What is Kaizen?
Kaizen is a Japanese business philosophy that focuses on continuous improvement. This philosophy was first implemented by Toyota in the 1940s. In Kaizen, everybody in a business is required to perform activities that will improve the functionality of a company, whether it be assembly line workers or the president of the business. Employees are all encouraged to recommend solutions to problems that might slow down the production process, and then try to present a solution - It calls for employees to use their brains along with their hands. The overall idea of Kaizen is to continuously improve the current work method by analyzing everyday processes, and then fix them. Focusing on these problems can have a large positive impact, reducing work in progress and saving considerable amounts of time.
How Does it Apply to Lean Manufacturing?
While Kaizen is aimed towards continuous improvement, lean manufacturing is focused on reducing waste and increasing efficiency. By implementing Kaizen, employees will refine the work process bit by bit and become closer to achieving lean production.
Kaizen is completely built around small improvement. Stress this to employees, let them know that no change is too small. Every little adjustment helps, and it adds up fast. Don’t let the big problems become the only focus. Workers often become so accustomed to their process and ignore minute details. For example, if an employee is reaching even a little bit too far to grab their tools, this could be solved. The tool could be moved closer to the employee, or the employee could be moved closer to the tool. Employees should constantly be evaluating their tasks and trying to see how they can adjust them.
One of the most important steps in implementing Kaizen is teamwork. Employees must have respect for one another and listen to what others have to say, regardless of rank. By listening to suggestions of people from different areas of a company, all issues will be addressed. After all, a problem is best solved by somebody who deals with it on a daily basis and understands what it entails. Be sure to hold meetings with employees on a regular basis. Listen to their problems, and prompt them to offer up a solution to that specific problem. This is an extremely effective method, not to mention empowering to employees!
Employees have to be happy. They must come to their job with a willingness to perform and feel enthusiastic about what they are doing. If this is not the case, employees will not feel inclined to solve problems. Employers can counter this issue by offering up some fun events in the workplace. Having a little bit of fun at work can boost productivity. Remember, happy employees are productive employees.

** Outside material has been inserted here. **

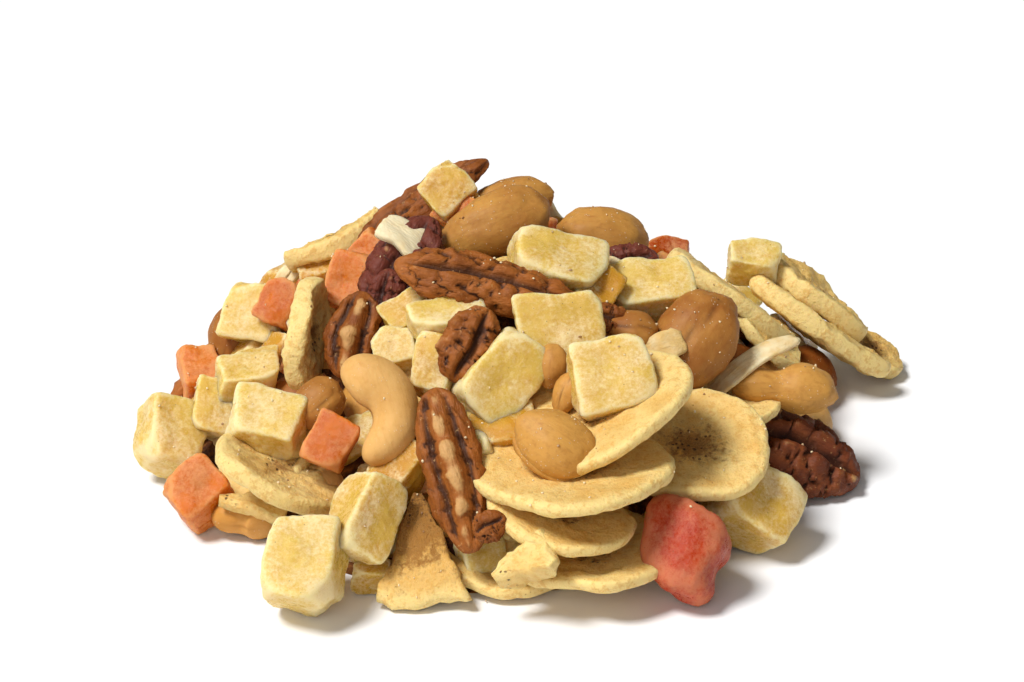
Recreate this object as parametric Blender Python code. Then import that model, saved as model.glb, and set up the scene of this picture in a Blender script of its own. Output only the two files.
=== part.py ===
"""A loose heap of tropical trail mix, lying as it was tipped out.

Metres, with +X to the right, +Y away from the front and +Z up. The origin is the middle of the flat underside.
The front of the heap is laid out piece by piece, each at the spot where it shows in the front view.
The back is scattered by a seeded rule over the same mound.
"""

import math
import random
from dataclasses import dataclass

import bmesh
import bpy
from mathutils import Matrix, Vector

MM = 0.001

# The mound that the top layer of pieces lies on
MOUND_LEFT = 66 * MM
MOUND_RIGHT = 74 * MM
MOUND_FRONT = 70 * MM
MOUND_BACK = 62 * MM
MOUND_PEAK = -5 * MM
MOUND_HEIGHT = 42 * MM
MOUND_POWER = 1.8

# The core is the mound drawn in, so that the pieces stand out of it
CORE_SHARE = 0.9
CORE_HEIGHT = 40.5 * MM
CORE_SIDES = 24
CORE_RINGS = 12
CORE_LUMP = 1.4 * MM

# The front view: its centre, its size in pixels and how far away it is taken from
VIEW_CENTRE = (512, 341)
VIEW_FOCUS = 3640
VIEW_DISTANCE = 700 * MM
VIEW_ELEVATION = math.radians(28)
VIEW_TARGET = Vector((-1 * MM, 0, 19.5 * MM))
VIEW_STEP = 1 * MM
VIEW_REACH = 120 * MM

# No piece reaches below this height, only the flat underside of the core does
FLOOR_GAP = 0.3 * MM

# How far the corners of the dice are drawn in or out, how far their edges are worn, and from what thickness on
CORNER_REACH = (0.74, 1.04)
EDGE_WEAR = 0.14
WORN_FROM = 8.5 * MM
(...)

Although employees must be happy, they must also be driven. Workers have to understand the goals they must achieve, see the reason for doing them, and aim to achieve those goals. Motivating employees can often be done through a reward system and paired with Kaizen - for example, if an employee comes up with a solution, they may receive a bonus. This leads the workers to actually want to participate in the Kaizen philosophy.
Consistency is key. If Kaizen is not followed up on a regular basis by every employee, it will be unsuccessful. Just like the engine in a car, failure of one component can cause harm to the entire system. "For changes to be of any true value, they’ve got to be lasting and consistent." - Tony Robbins
Once everything is understood by management, the employees should all be taught. They must understand the inner workings of the system, and how they can use it to improve production. Have management or someone who is educated in these methods run a workshop to inform employees about Kaizen.
By making small changes over time, an unimaginable amount of time and money can be saved. By increasing productivity by 1% a day for one year, employers can see a 38 times increase in productivity. When first beginning it might not seem like much, but as time goes on, minor improvement results in a massive gain.